Sorry for the delay in getting this up on the site. I had some technical difficulties. -GS
Throughout “Contexts and Practicalities,” Christopher Stein runs through the importance of environmental factors and access to resources for a software (or ITP or digital) project. Throughout the text he highlights the importance of context (for him: Why, What, Who, Where, When, and How) and the practicalities of how the (software) project will the realized, which he outlines through the snazzy foursome of Build, Buy, Beg, or Borrow.
Through the 5 W’s and one H, Stein points out the essential, but perhaps overlooked, aspects of a digital project that should be worked through before beginning: Why is this being made: What is it? Where will it roll out and through what hardware? When will the production take place and how long will it take? And How will people implement it and take advantage of its function?
The 4 B’s, by contrast, discuss not the planning but the process of making the product and the means through which it will be realized: building your own custom platform/software; buying something off the shelf, using free; “begging” by using free, already developed tools, such as those offered by Google; or “borrowing” someone else’s work in the form of open source programs already in existence that one can customize to suit the project’s needs.
Stein concludes by highlighting user-centered design and embracing a process-oriented form of project management, where contingency and change is built in to the mindset and execution of the project, and, like a good academic assignment, future work is scaffolded on top of previous work completed and given flexibility to change per the exigencies of the project.

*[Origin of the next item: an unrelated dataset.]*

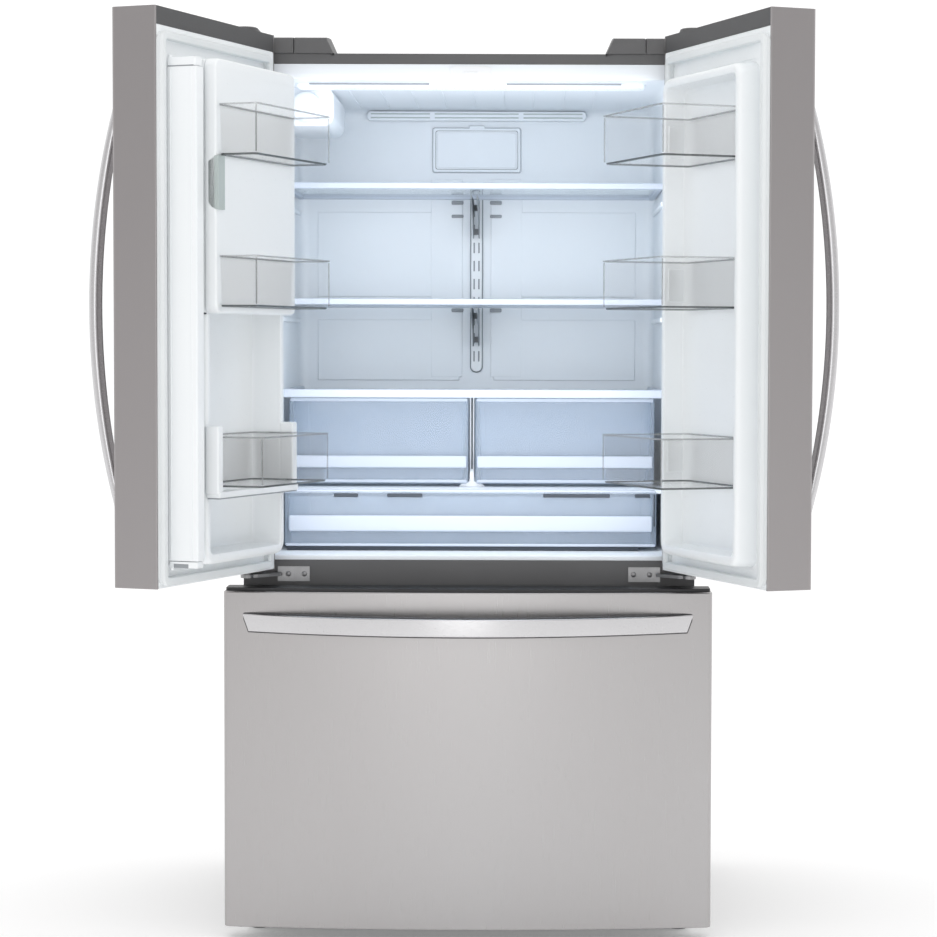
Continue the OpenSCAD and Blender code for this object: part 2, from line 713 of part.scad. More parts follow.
module ice_housing() color(color_white) hung(-1) {
  x1 = dyke_x1;
  y1 = ice_face - ice_door_t - 1;
  difference() {
    block([ice_x0 + dyke_wall + 5, inner_y + 1, ice_z0 + 8], [x1 - dyke_wall - 1, y1, ice_z1 - dyke_wall - 6]);
    block([ice_x0 + dyke_wall + 13, inner_y + 8, ice_z0 + 16],
      [x1 - dyke_wall - 9, y1 + 1, ice_z1 - dyke_wall - 14]);
  }
}

// Bucket below, ice maker mould above
module ice_bucket() color(color_clear) hung(-1) {
  y1 = ice_face - ice_door_t - 4;
  bin([ice_x0 + dyke_wall + 20, inner_y + 10, ice_z0 + 20],
    [dyke_x1 - dyke_wall - 20, y1, ice_z0 + 220], 3);
  for (i = [0 : 6])
    bin([ice_x0 + dyke_wall + 24 + i * 32, inner_y + 10, ice_z0 + 280],
      [ice_x0 + dyke_wall + 54.5 + i * 32, y1 - 6, ice_z0 + 310], 2);
}

// Insulated door of the ice compartment, hinged at its outer side
module ice_door() color(color_white) hung_left()
  difference() {
    union() {
      block([ice_pivot_x + 6, ice_face - ice_door_t, ice_z0], [-ice_x0, ice_face, ice_z1]);
      translate([ice_pivot_x, ice_pivot_y, ice_z0]) cylinder(r = 8, h = ice_z1 - ice_z0);
      block([ice_pivot_x, ice_pivot_y - 4, ice_z0], [ice_pivot_x + 8, ice_pivot_y + 8, ice_z1]);
    }
    translate([latch_x, ice_face - ice_door_t - 1, latch_z]) cube([40, 50, latch_h]);
    translate([latch_px, latch_py, latch_z - 4])
      cylinder(r = latch_pin_r + pin_fit, h = latch_h + 8);
  }

// Latch set into the free edge of the ice door, turning on an upright pin
module ice_latch() color([0.70, 0.76, 0.74]) hung_left() {
  block([latch_x + 3, ice_face - ice_door_t + 2, latch_z + 1],
    [-ice_x0, ice_face + 4, latch_z + latch_h - 1]);
  translate([latch_px, latch_py, latch_z - 3]) cylinder(r = latch_pin_r, h = latch_h + 6);
}

module ice_door_bins() color(color_clear) hung(-1)
  for (z = [bin_levels[0], bin_levels[1]])
    bin([ice_x0 + 4, ice_face, z], [dyke_x1 - 14, inner_y + bin_left, z + bin_h], bin_wall);

// ---- dispenser -----------------------------------------------------------------------------

module dispenser_panel() color([0.16, 0.16, 0.17]) hung(-1) {
  x = -dispenser_x;
  w = dispenser_w / 2 - 0.3;
  difference() {
    faced(x - w, x + w, front_y + dispenser_deep + 8, dispenser_z + 0.3, dispenser_z + dispenser_h - 0.3, 0);
    block([x - w + 8, front_y - 1, dispenser_z + 12],
      [x + w - 8, front_y + dispenser_deep, dispenser_z + dispenser_h - 110]);
  }
  translate([x, front_y + 34, dispenser_z + dispenser_h - 128]) cylinder(r = 9, h = 22);
  // ears that carry the paddle's pin
  for (s = [-1, 1])
    difference() {
      block([x + s * (paddle_w / 2 + 4) - 2, paddle_y - 6, paddle_z - 6],
        [x + s * (paddle_w / 2 + 4) + 2, paddle_y + 6, dispenser_z + dispenser_h - 109]);
      paddle_pin(x, paddle_pin_r + pin_fit, 30);
    }
}

module paddle_pin(x, r, extra)
  translate([x - paddle_w / 2 - extra, paddle_y, paddle_z]) rotate([0, 90, 0])
    cylinder(r = r, h = paddle_w + 2 * extra);

module dispenser_paddle() color([0.3, 0.3, 0.32]) hung(-1) {
  x = -dispenser_x;
  block([x - paddle_w / 2, paddle_y - 2, dispenser_z + 90], [x + paddle_w / 2, paddle_y + 2, paddle_z]);
  paddle_pin(x, paddle_pin_r, 6.5);
}

// ---- freezer drawer ------------------------------------------------------------------------

module drawer_skin() color(color_steel)
  difference() {
    faced(-half_span, half_span, inner_y, drawer_z0, drawer_z1);
    faced(-half_span + steel_t, half_span - steel_t, inner_y + 1, drawer_z0 - 1, drawer_z1 + 1, steel_t);
  }

module drawer_core() color(color_white)
  faced(-half_span + steel_t, half_span - steel_t, inner_y, drawer_z0 + 4, drawer_z1 - drawer_cap_h, steel_t);

module drawer_cap() color([0.1, 0.1, 0.11]) {
  faced(-half_span + steel_t, half_span - steel_t, inner_y, drawer_z1 - drawer_cap_h, drawer_z1 - 1, steel_t);
  block([-half_span + 12, side_y + 12, drawer_z1 - 2], [half_span - 12, inner_y, drawer_z1 + 6]);
}

module drawer_gasket() color("whitesmoke")
  ring_xz([-frame_x + 8, freezer_z0 - 18], [frame_x - 8, freezer_z1 + 1], gasket_w, inner_y, -0.5);

module drawer_handle() color("silver") {
  span = drawer_handle_w / 2;
  rise = handle_off + bar_t / 2 + face_at(span) - front_y;
  r = (span * span + rise * rise) / (2 * rise);
  half_a = asin(span / r);
  translate([0, face_at(span) - rise + r, handle_z - drawer_bar_h / 2])
    rotate([0, 0, 270 - half_a]) rotate_extrude(angle = 2 * half_a, $fn = 360)
      translate([r, 0]) square([bar_t, drawer_bar_h]);
}

// Basket on its carrier frame, fixed to the drawer front
module freezer_basket() color(color_white) {
  x = inner_x - 36;
  bin([-x, 14, freezer_z0 + 24], [x, 14 + basket_d, basket_z1], 4);
  both() block([x - 40, inner_y, slide_z - 4], [x - 30, 16, slide_z + 26]);
}

module freezer_tray() color(color_clear) {
  x = inner_x - 44;
  bin([-x, 24, tray_z0], [x, 24 + tray_d, tray_z0 + 110], 3);
}

module drawer_slides() color("silver")
  both() block([inner_x - 10, 12, slide_z], [inner_x, 12 + basket_d, slide_z + 36]);

module slide_runners() color("lightgray")
  both() {
    block([inner_x - 22, 6, slide_z + 6], [inner_x - 10.4, 12 + basket_d, slide_z + 30]);
    block([inner_x - 36, 6, slide_z + 10], [inner_x - 21, 30, slide_z + 26]);
    block([inner_x - 30, inner_y, slide_z + 6], [inner_x - 10.4, 7, slide_z + 30]);
  }

case_shell();
back_panel();
side_insulation();
deck_insulation();
rear_insulation();
fridge_liner();
freezer_liner();
front_frame();
base_frame();
leveling_legs();
hinge_covers();
door_hinges();
hinge_screws();
upper_shelf();
middle_shelf();
crisper_cover();
shelf_rail();
air_duct_panel();
ceiling_lamp();
water_filter();
compressor();
condenser();
machine_cover();
evaporator();
drawer_slides();
rear_rollers();
condenser_fan();
crisper_left();
crisper_right();
pantry_drawer();
left_door_skin();
left_door_core();
left_door_caps();
left_door_liner();
left_door_gasket();
left_handle();
ice_housing();
ice_bucket();
ice_door();
ice_door_bins();
ice_latch();
left_lower_bin();
mullion_flap();
dispenser_panel();
dispenser_paddle();
right_door_skin();
right_door_core();
right_door_caps();
right_door_liner();
right_door_gasket();
right_handle();
right_door_bins();
drawer_skin();
drawer_core();
drawer_cap();
drawer_gasket();
drawer_handle();
freezer_basket();
freezer_tray();
slide_runners();
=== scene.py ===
import json
import math

import bmesh
import bpy
import numpy as np
from mathutils import Matrix, Vector


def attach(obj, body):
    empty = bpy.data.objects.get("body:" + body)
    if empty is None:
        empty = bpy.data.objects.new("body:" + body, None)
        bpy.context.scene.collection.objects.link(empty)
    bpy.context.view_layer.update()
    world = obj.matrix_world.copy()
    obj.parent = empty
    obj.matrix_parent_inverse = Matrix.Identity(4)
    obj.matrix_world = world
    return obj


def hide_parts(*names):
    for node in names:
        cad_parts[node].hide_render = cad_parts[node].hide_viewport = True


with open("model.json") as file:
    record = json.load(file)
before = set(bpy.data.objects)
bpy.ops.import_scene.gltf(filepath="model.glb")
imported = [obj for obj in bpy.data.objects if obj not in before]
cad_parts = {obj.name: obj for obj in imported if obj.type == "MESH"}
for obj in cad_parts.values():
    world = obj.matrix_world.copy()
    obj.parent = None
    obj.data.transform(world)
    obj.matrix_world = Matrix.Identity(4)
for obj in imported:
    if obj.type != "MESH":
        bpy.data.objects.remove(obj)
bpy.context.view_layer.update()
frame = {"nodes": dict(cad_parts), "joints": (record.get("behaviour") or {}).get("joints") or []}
MM = 0.001
STILL = Matrix.Identity(4)


# ---- places ---------------------------------------------------------------------------------

def joint(name):
    return next(j for j in frame["joints"] if j["name"] == name)


def opened(name, side):
    """Carries a point of the closed right door, or its mirror image, to where that door stands."""
    j = joint(name)
    pin = Matrix.Translation(Vector(j["pos_m"]))
    turn = Matrix.Rotation(-math.radians(j["range_deg"][0]), 4, Vector(j["axis"]))
    return pin @ turn @ pin.inverted() @ Matrix.Diagonal((side, 1, 1, 1))


LEFT = opened("left_door_hinge", -1)
RIGHT = opened("right_door_hinge", 1)


def points_of(node, place=STILL):
    """A CAD node's vertices in millimetres, taken back to the closed door where place is one."""
    back = np.array(place.inverted())
    co = np.array([v.co for v in frame["nodes"][node].data.vertices], float)
    return (co @ back[:3, :3].T + back[:3, 3]) / MM


def box_of(node, place=STILL):
    co = points_of(node, place)
    return Vector(co.min(0)), Vector(co.max(0))


def solids_of(node, place=STILL):
    """The box of each separate solid in a CAD node, in millimetres, highest first."""
    bm = bmesh.new()
    bm.from_mesh(frame["nodes"][node].data)
    bmesh.ops.remove_doubles(bm, verts=bm.verts, dist=1e-5)
    back = place.inverted()
    left, boxes = set(bm.verts), []
    for first in bm.verts:
        if first not in left:
            continue
        left.discard(first)
        todo = [first]
        group = list(todo)
        while todo:
            for e in todo.pop().link_edges:
                for v in e.verts:
                    if v in left:
                        left.discard(v)
                        todo.append(v)
                        group.append(v)
        co = np.array([back @ v.co for v in group]) / MM
        boxes.append((Vector(co.min(0)), Vector(co.max(0))))
    bm.free()
    return sorted(boxes, key=lambda b: (-round(b[0].z), b[0].x))    # a tie keeps the order of the mesh


# ---- mesh helpers, all in millimetres -------------------------------------------------------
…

Although catchy to the point of self-help or how-to cliché, these alliterative groupings highlight ways of thinking, and planning, through the material conditions of a digital product and the contingencies of process. Also vital, to both Stein and many of the articles he links to, like Ethan Marcotte’s Responsive Web Design, is the role of the user, on whom discussions of good design focus. Another feature of the content Stein mentions , including Jason Santa Maria’s A Real Web Design Application, is the need for better design tools that more accurately simulate the digital medium of the Internet, since many apps that are in current use are tethered to an analog model of display and final product (i.e. graphic design and a material, paper (or something like it) medium). Essential to both the user-centered design and the aesthetic and functional flexibility of the web as medium is the notion of responsiveness—a rather radical acceptance of contingency and failure—even to the point of dialogue or relationship between user and product—that is more akin to laboratory work and the scientific method than it is to other design fields like architecture or typesetting. Perhaps this has to do with the relatively low-stakes nature of how we use some technology—for entertainment or to make our lives easier—rather than liveable (as in, our computer is not going to cave in and fall on us, like a roof, or collapse, like a suspension bridge). Not sure how much I actually mean that last sentence, but it might be worth thinking about.
This piece got me to thinking about the power of creation and design, and the ways technology is tethered through its materiality and origins in typesetting and graphic design to a past that sets the boundaries for what the final product is, or can be. Programming (and coding new software) and its design corollary are bound up in the creation of new worlds–new realms of existence and representation–whose appearance is not mandated by the materiality of the world, even if it is very deeply tied to the materiality through which the software could be displayed and used. A web page doesn’t need to look like a “page” at all—it could be something entirely different, if we could unhinge our minds enough to think about the function, purpose, and effectiveness of what we are trying to do, make, or convey.
Or, on the other hand, what if the materiality of display and hardware really does limit what kinds of software we can make and how we use it. What if the unlimited imagination of the Internet is actually quite bounded with our sensory experience of the world, the phenomenology of being (and/or using a computer).Would this be an instance of not as free as we think we are? Or too limited by the preconceived notions of our daily lives to be able to create a freer, more open design and aesthetic? And are these two things at odds? A story on WNYC a few weeks ago discussed the way reading on a screen changes our ability to read on the page—to the extent that our endurance to read for an extended period of time is impaired? This is not to say that reading on the internet makes you illiterate, but that it does change how our brains and eyes take in information, at the expense of other media and technologies if we don’t practice those, as well.